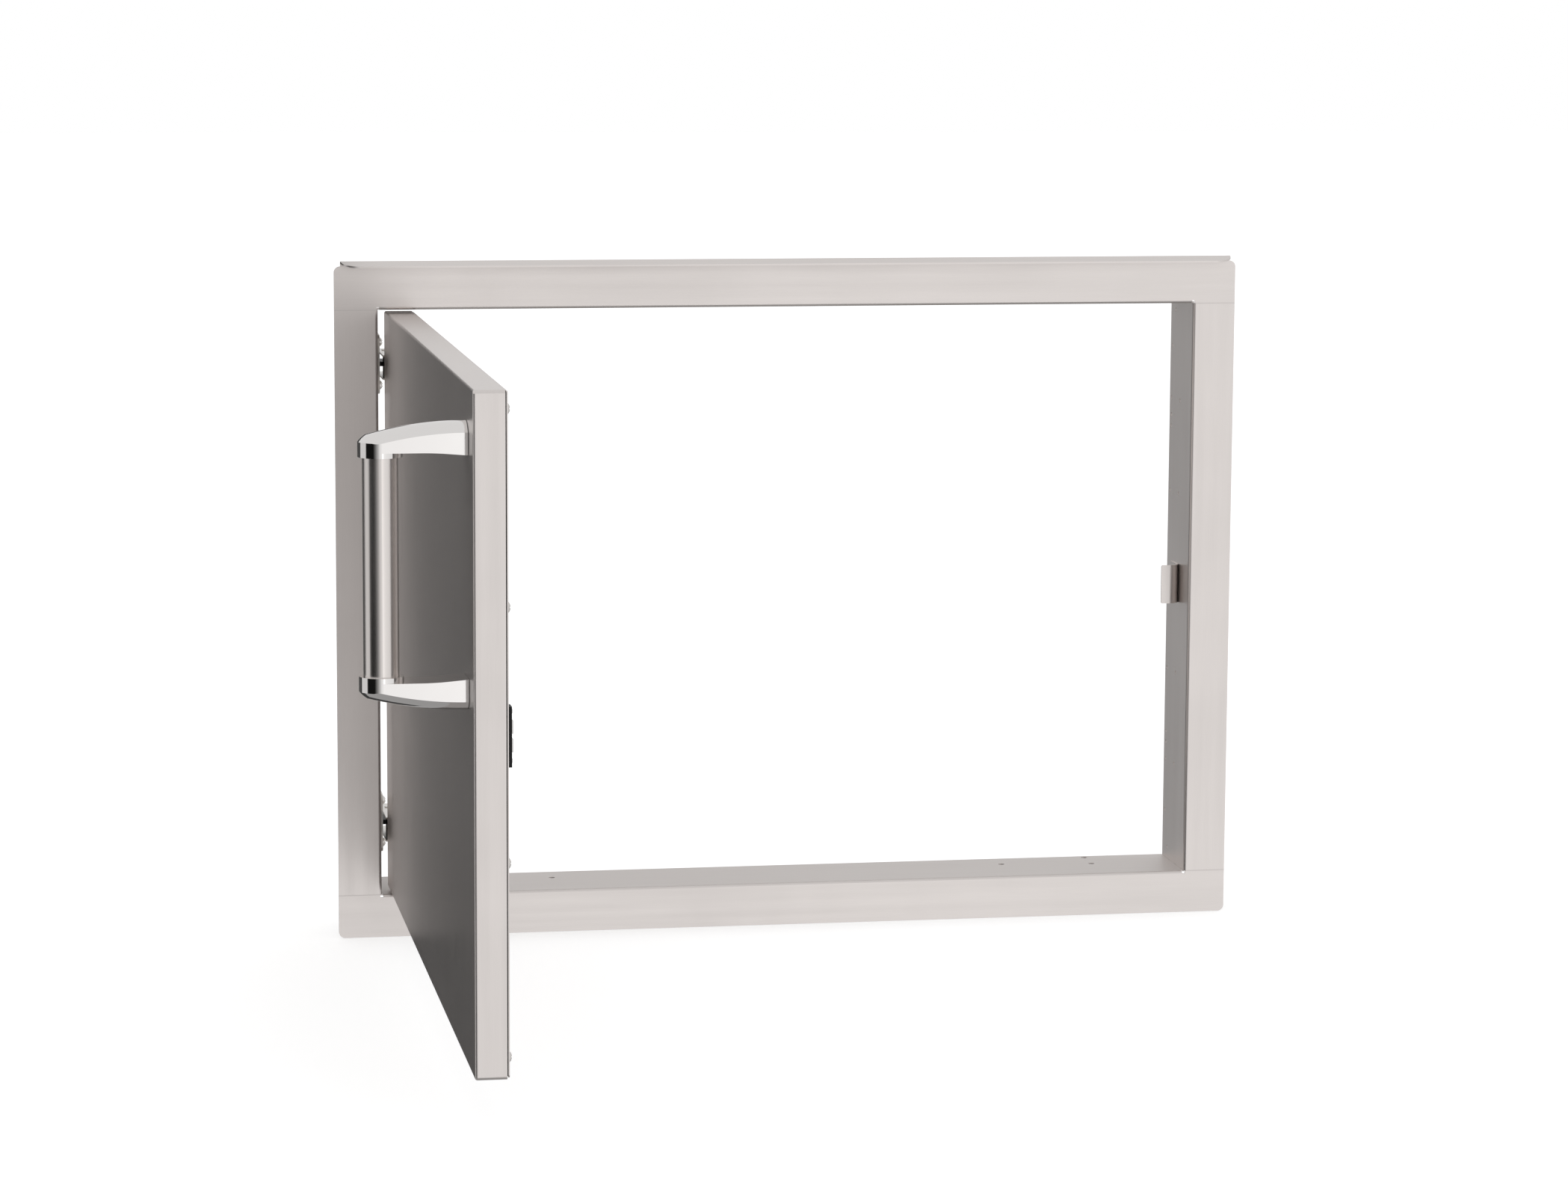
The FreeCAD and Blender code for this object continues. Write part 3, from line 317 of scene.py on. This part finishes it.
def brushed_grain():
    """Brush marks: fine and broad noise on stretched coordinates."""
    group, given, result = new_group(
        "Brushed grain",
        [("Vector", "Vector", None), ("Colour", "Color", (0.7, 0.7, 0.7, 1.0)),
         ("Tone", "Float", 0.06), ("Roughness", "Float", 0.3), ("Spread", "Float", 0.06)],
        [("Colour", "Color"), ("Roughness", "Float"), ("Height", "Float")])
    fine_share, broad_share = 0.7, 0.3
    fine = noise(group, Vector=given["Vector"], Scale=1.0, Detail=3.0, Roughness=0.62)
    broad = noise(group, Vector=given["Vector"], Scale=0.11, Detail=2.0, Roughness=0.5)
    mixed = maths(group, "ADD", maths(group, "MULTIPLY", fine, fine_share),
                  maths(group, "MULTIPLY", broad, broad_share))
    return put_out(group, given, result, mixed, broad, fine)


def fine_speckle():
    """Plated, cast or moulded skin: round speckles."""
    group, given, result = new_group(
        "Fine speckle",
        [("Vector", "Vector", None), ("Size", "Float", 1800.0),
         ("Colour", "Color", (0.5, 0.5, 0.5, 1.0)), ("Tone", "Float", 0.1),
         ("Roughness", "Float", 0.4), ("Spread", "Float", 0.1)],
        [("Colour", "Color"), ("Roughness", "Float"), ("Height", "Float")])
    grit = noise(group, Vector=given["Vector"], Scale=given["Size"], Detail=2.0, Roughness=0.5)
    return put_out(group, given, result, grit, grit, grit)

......

- Goal: Reproduce the data, keeping every line exactly the same.

- The response:
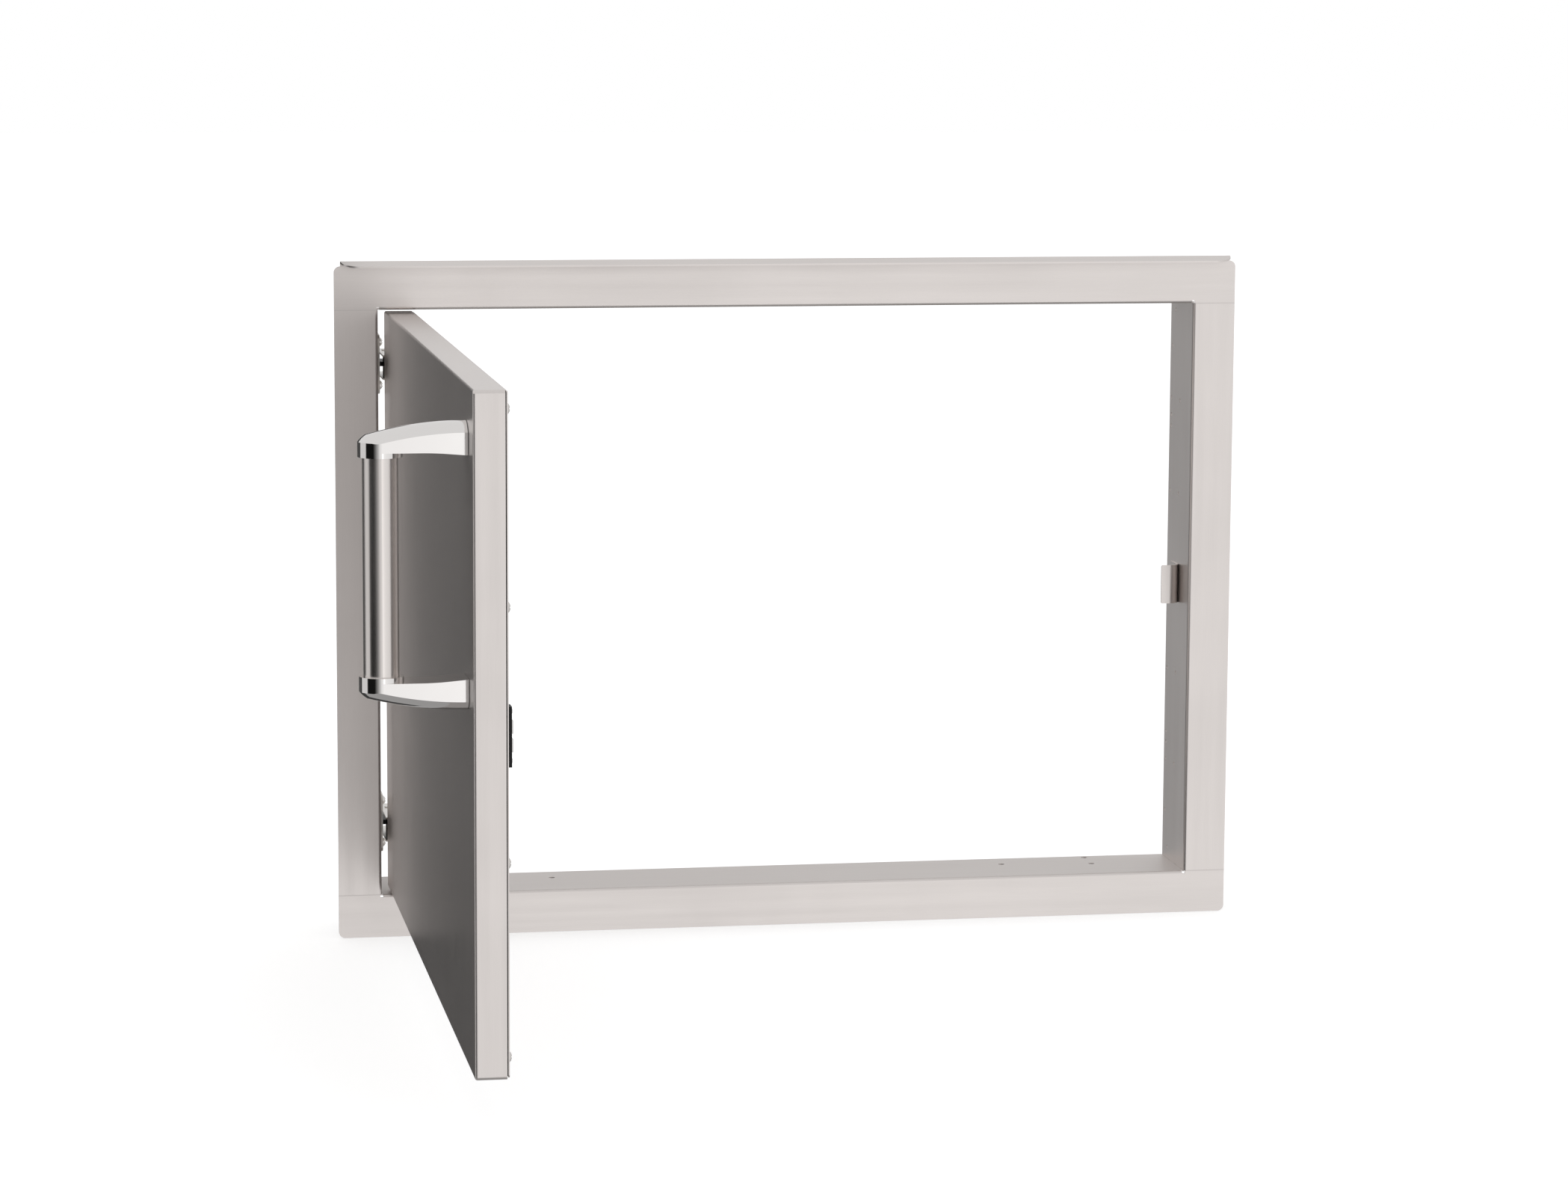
The FreeCAD and Blender code for this object continues. Write part 3, from line 317 of scene.py on. This part finishes it.
def brushed_grain():
    """Brush marks: fine and broad noise on stretched coordinates."""
    group, given, result = new_group(
        "Brushed grain",
        [("Vector", "Vector", None), ("Colour", "Color", (0.7, 0.7, 0.7, 1.0)),
         ("Tone", "Float", 0.06), ("Roughness", "Float", 0.3), ("Spread", "Float", 0.06)],
        [("Colour", "Color"), ("Roughness", "Float"), ("Height", "Float")])
    fine_share, broad_share = 0.7, 0.3
    fine = noise(group, Vector=given["Vector"], Scale=1.0, Detail=3.0, Roughness=0.62)
    broad = noise(group, Vector=given["Vector"], Scale=0.11, Detail=2.0, Roughness=0.5)
    mixed = maths(group, "ADD", maths(group, "MULTIPLY", fine, fine_share),
                  maths(group, "MULTIPLY", broad, broad_share))
    return put_out(group, given, result, mixed, broad, fine)


def fine_speckle():
    """Plated, cast or moulded skin: round speckles."""
    group, given, result = new_group(
        "Fine speckle",
        [("Vector", "Vector", None), ("Size", "Float", 1800.0),
         ("Colour", "Color", (0.5, 0.5, 0.5, 1.0)), ("Tone", "Float", 0.1),
         ("Roughness", "Float", 0.4), ("Spread", "Float", 0.1)],
        [("Colour", "Color"), ("Roughness", "Float"), ("Height", "Float")])
    grit = noise(group, Vector=given["Vector"], Scale=given["Size"], Detail=2.0, Roughness=0.5)
    return put_out(group, given, result, grit, grit, grit)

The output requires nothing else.